(Parts and joints as JSON)
-- BEGIN --
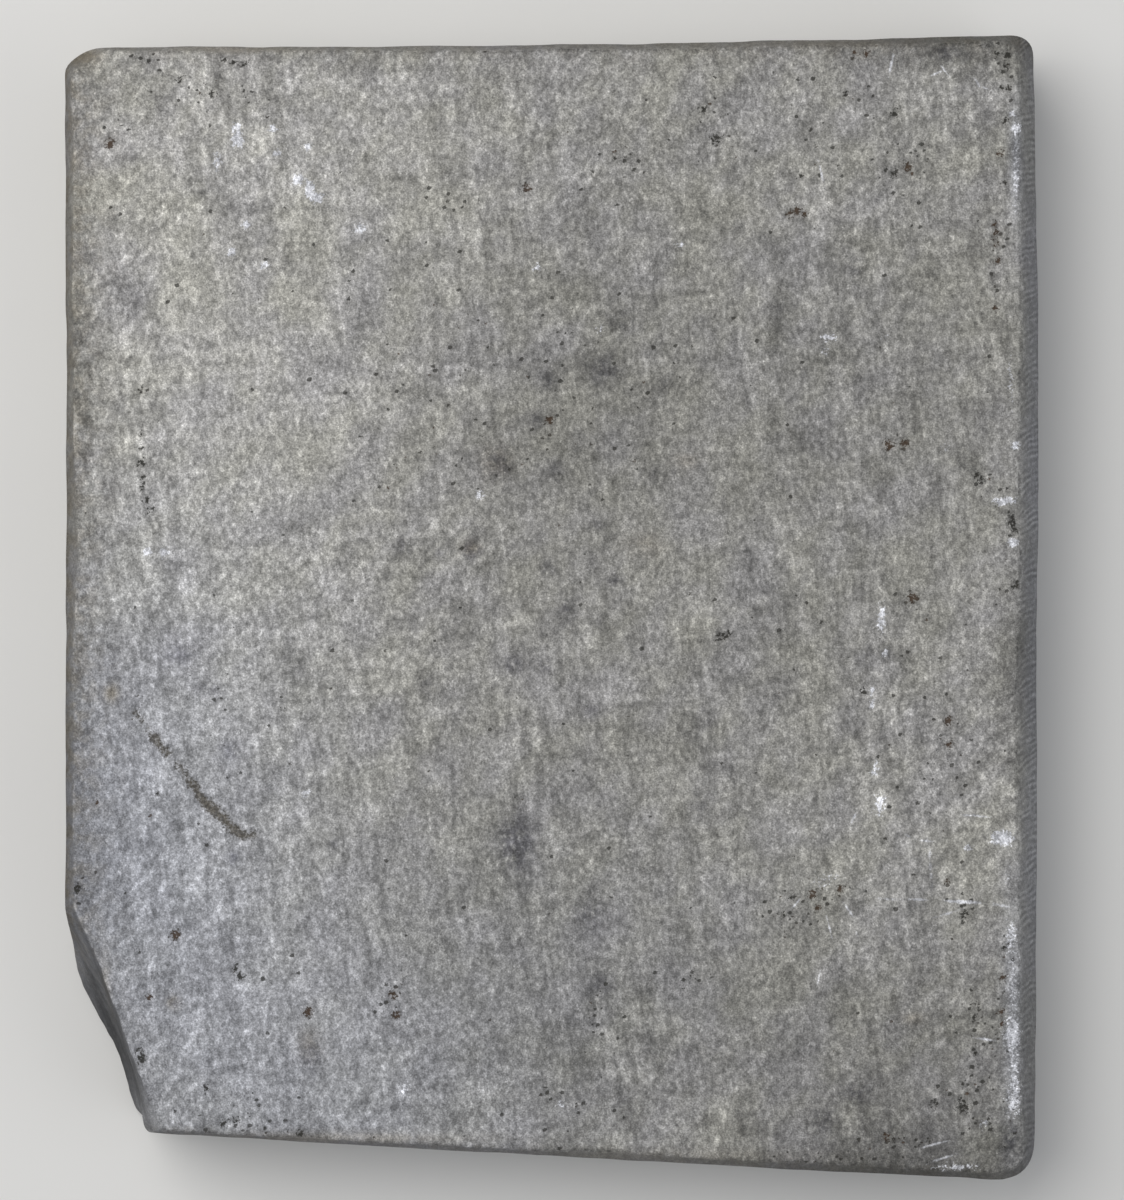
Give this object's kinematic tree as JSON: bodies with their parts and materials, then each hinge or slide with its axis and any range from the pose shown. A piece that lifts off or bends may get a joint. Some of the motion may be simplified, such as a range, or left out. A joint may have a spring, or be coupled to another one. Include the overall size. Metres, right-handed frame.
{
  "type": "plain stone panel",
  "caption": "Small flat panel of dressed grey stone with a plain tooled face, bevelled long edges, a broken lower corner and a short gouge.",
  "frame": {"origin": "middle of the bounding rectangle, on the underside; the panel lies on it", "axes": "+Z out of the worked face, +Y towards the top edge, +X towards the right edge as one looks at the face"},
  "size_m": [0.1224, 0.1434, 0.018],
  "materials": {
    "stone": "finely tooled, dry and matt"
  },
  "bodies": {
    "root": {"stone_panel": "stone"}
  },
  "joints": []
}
-- END --
-- BEGIN --
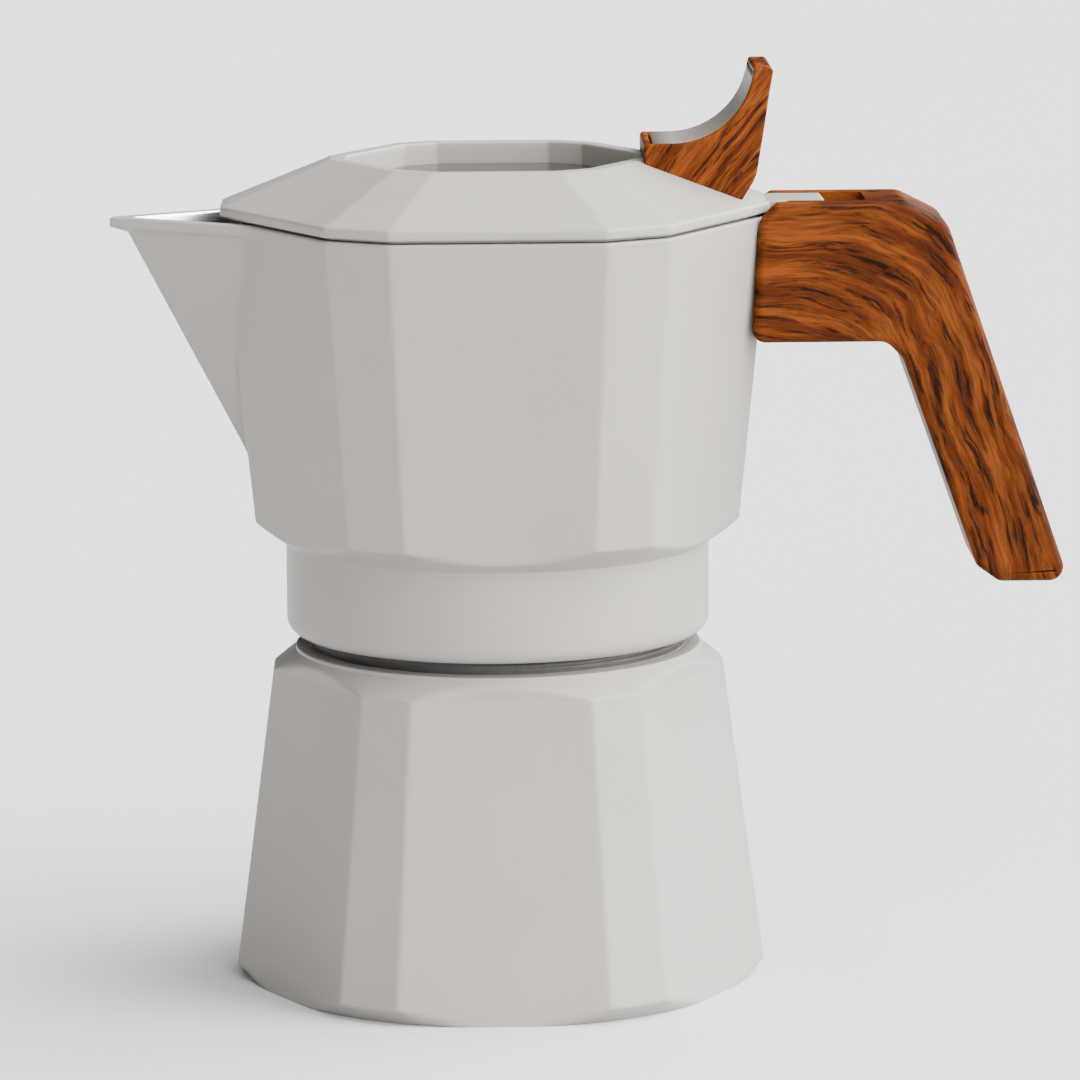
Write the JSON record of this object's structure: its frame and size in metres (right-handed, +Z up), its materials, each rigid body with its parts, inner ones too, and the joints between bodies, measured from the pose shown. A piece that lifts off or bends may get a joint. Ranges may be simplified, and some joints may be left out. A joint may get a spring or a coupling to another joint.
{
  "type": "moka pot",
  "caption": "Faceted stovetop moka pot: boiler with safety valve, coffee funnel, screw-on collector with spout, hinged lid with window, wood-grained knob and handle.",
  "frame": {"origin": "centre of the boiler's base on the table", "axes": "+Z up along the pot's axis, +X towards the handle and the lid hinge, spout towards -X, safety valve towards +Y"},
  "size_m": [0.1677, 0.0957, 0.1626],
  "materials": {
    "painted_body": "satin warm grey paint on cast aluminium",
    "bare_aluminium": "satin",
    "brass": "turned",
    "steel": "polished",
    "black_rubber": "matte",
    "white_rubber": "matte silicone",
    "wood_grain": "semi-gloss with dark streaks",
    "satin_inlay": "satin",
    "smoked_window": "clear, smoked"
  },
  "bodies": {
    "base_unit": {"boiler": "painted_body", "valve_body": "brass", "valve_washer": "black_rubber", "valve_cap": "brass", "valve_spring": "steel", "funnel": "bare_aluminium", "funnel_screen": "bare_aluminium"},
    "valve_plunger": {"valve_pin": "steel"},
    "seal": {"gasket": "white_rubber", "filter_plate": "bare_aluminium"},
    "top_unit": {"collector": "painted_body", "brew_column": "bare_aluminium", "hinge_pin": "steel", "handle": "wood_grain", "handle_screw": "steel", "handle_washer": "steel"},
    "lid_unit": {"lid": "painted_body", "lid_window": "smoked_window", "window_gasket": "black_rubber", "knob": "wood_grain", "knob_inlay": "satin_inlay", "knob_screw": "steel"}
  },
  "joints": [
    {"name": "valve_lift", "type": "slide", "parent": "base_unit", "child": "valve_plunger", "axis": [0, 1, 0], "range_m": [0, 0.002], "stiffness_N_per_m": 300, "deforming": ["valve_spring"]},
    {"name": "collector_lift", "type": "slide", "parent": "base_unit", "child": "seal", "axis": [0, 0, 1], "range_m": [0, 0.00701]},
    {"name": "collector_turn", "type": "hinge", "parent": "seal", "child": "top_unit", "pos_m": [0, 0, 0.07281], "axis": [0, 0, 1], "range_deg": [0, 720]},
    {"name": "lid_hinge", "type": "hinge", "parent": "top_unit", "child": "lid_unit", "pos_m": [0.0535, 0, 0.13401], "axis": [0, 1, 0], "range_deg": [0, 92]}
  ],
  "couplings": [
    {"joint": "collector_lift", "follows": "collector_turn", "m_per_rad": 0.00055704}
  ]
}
-- END --
*INSTRUCTION:* Go through the entries and return each line where the word "bodies" appears.

*REPLY TO THE TASK:*
Give this object's kinematic tree as JSON: bodies with their parts and materials, then each hinge or slide with its axis and any range from the pose shown. A piece that lifts off or bends may get a joint. Some of the motion may be simplified, such as a range, or left out. A joint may have a spring, or be coupled to another one. Include the overall size. Metres, right-handed frame.
  "bodies": {
Write the JSON record of this object's structure: its frame and size in metres (right-handed, +Z up), its materials, each rigid body with its parts, inner ones too, and the joints between bodies, measured from the pose shown. A piece that lifts off or bends may get a joint. Ranges may be simplified, and some joints may be left out. A joint may get a spring or a coupling to another joint.
  "bodies": {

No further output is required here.